В древнегреческой мифологии сохранилась история о Протее, божестве непостоянства и переменчивости водной стихии, могущем принимать любое обличие по собственному желанию и непрестанно преображающемся. Человек вовсе не чужд протеевой природы, и было бы ошибкой недооценивать нашу способность к метаморфозам, поразительное умение менять свою жизнь как к худшему, так и к лучшему своими решениями. Мы не должны сопротивляться метаморфозам, ибо в любом случае существуем растянутыми по полотну времени и никогда не представляем собой то, чем были некогда в прошлом, ибо его больше нет и тщетна попытка за него уцепиться. Прошлое, однако, не кануло вовсе – оно сохраняется в нас в свёрнутом и трансформированном виде, под действием того, что немецкий философ Гегель называл «снятие» (Aufhebung) – одновременное отрицание и сохранение в преодолённой форме.

Мы не являемся также своим настоящим, так как оно мимолётно и мгновенно ускользает из пытающихся удержать его рук. Человек, следовательно, представляет собой плоть от плоти древнегреческого Протея – он никогда не тождествен себе ни в прошлом, ни в настоящем, ни в будущем, но есть сама проходящая сквозь время способность к трансформациям.

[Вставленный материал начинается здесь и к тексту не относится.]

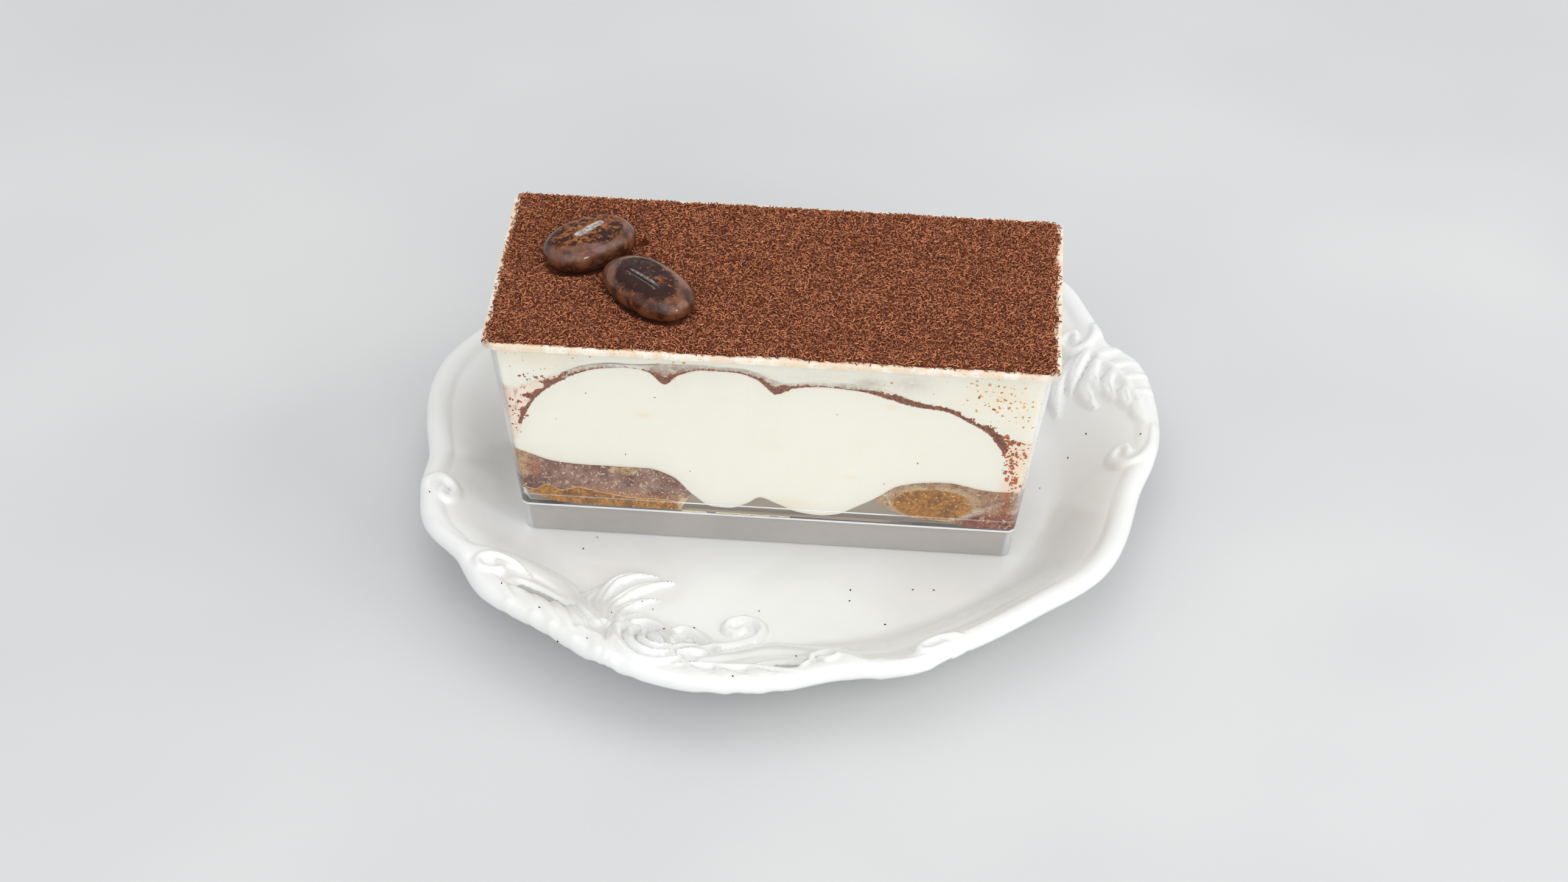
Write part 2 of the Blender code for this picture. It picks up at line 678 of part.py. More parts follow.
def main():
    clear_scene()
    parts = bpy.data.collections.new("tiramisu_portion")
    cutters = bpy.data.collections.new("cutters")
    for group in (parts, cutters):
        bpy.context.scene.collection.children.link(group)
    plate(parts, cutters)
    box(parts)
    ladyfingers(parts)
    creams(parts)
    cocoa_between(parts)
    cocoa_top(parts)
    for number, (x, y, turn) in enumerate(BEANS, start=1):
        bean(number, x, y, turn, parts, cutters)


main()
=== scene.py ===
"""The look of the tiramisu portion: glazed plate, clear box, layered food, cocoa and two beans.

Lengths are millimetres until a mesh is made. Plans of the food and the box are measured from the
middle of the box's foot, plans of the plate from the point that its rim's angles turn round.
"""

import itertools
import math

import bpy
import numpy as np
from mathutils import Matrix, Vector


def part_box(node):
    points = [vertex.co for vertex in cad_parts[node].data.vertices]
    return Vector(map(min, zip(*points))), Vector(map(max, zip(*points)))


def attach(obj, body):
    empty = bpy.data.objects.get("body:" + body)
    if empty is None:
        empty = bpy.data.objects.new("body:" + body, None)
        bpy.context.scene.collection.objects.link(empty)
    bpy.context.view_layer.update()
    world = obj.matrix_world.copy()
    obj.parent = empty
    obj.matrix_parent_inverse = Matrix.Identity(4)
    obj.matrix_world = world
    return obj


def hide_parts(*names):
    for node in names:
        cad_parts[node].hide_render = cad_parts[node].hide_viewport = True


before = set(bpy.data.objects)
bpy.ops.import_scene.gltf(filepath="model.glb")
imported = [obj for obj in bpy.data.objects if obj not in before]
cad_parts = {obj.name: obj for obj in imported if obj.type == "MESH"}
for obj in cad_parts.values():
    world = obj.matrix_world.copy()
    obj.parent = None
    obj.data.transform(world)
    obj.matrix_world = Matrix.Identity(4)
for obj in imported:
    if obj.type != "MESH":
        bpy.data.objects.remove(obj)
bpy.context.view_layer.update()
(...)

Мы часто столь неохотно принимаем названный факт, поскольку ощущаем, что постоянная трансформация есть постоянная же смерть, утрата опытов, любовей, обыкновений, людей, локаций и обстоятельств. Вернее было бы всё же сказать, что это постоянное рождение – возможность проживать множество жизней вместо одной, возможность сбрасывать с себя подобно змее кожу прошлого и вместе с тем сохранять пережитое в «снятом» виде, в смысле, который вкладывал в это понятие Гегель. Когда человек освобождается от когнитивных искажений, освобождается от страха перемен и учится последовательности и искусству малых шагов, он делает колоссальный рывок вперёд. Тогда со временем падающие одна за другой капли его труда сложатся воедино и могут наполнить собой океаны.